気持ちの良いアコギ音にハーモニカが絡み、心地よさが最高です。
個人的にも思い入れが深い曲で、ギターを始めた際、最初に練習した曲が『チャンス』だったんですよね。
ものすごく簡単なコード進行なので、初心者の練習にはうってつけで、最初にAを弾けた時にどれだけ感動したことか。
「チャンスはふと降ってくるんだよ」というメッセージが込められており、諦めないことの大切さを伝えてくれますね。
因みに「イタリアあたり旅してるあいつ」というのは、初期ブルーハーツでTシャツやジャケットをデザインしてた、杉浦逸夫さんのこと。
「【アルバムレビュー】DUG OUT/THE BLUE HEARTS」まとめ
ブルーハーツ後期の大名盤、『DUG OUT』の紹介でした。
どちらかと言うと、一般的には早いテンポの『STICK OUT』の方が人気でしょうけども、僕はこれらのアルバムは二つで一つであり、優劣なんて付けれません。

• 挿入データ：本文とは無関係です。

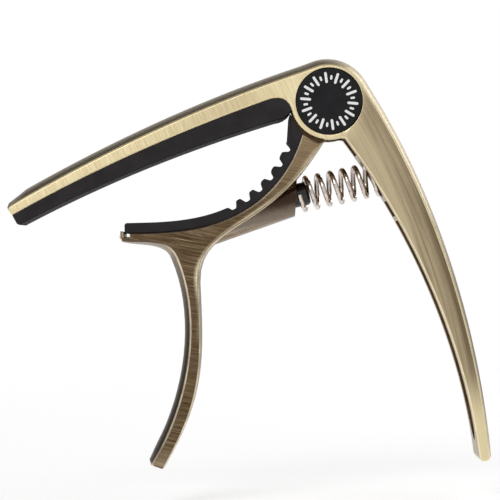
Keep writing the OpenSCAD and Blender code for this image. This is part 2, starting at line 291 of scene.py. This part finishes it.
def streaks(shader, across, along, depth, fine, slow):
    """Brush marks: noise that changes fast across the marks and slowly along them."""
    fast = shader.math("MULTIPLY", across, fine)
    steady = shader.math("MULTIPLY", along, slow)
    deep = shader.math("MULTIPLY", depth, slow * 4)
    return shader.noise(shader.vector(fast, steady, deep), 1.0, 4.0, 0.66, 0.04)


def sloped_axes(shader, x, z, slope):
    """Distance along a slope and across it."""
    c, s = math.cos(slope), math.sin(slope)
    along = shader.math("ADD", shader.math("MULTIPLY", x, c), shader.math("MULTIPLY", z, s))
    across = shader.math("SUBTRACT", shader.math("MULTIPLY", z, c),
                         shader.math("MULTIPLY", x, s))
    return along, across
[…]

改めて聴いて思うのは、やはりスローテンポなマーシー曲のクオリティのすざまじさ。
マーシーの歌詞の良さが一番出るのは、やはりノスタルジックな方向に行ったときと、思うところであり、そういった意味で本作のマーシー曲は、まさに詩人マーシーを体現しています。
そしてブルーハーツは次作『PAN』がラストアルバムとなるわけですが、内容はビートルズのホワイトアルバム同様、個人個人の作品の持ち寄り。
実質的な意味では、『DUG OUT』が最後のブルーハーツのアルバムと言えます。
『PAN』も勿論良いアルバムではあるのですが、ブルーハーツとしての最後の作品として、『STICK OUT』、『DUG OUT』はセットできちんと聴いてもらいたいですね。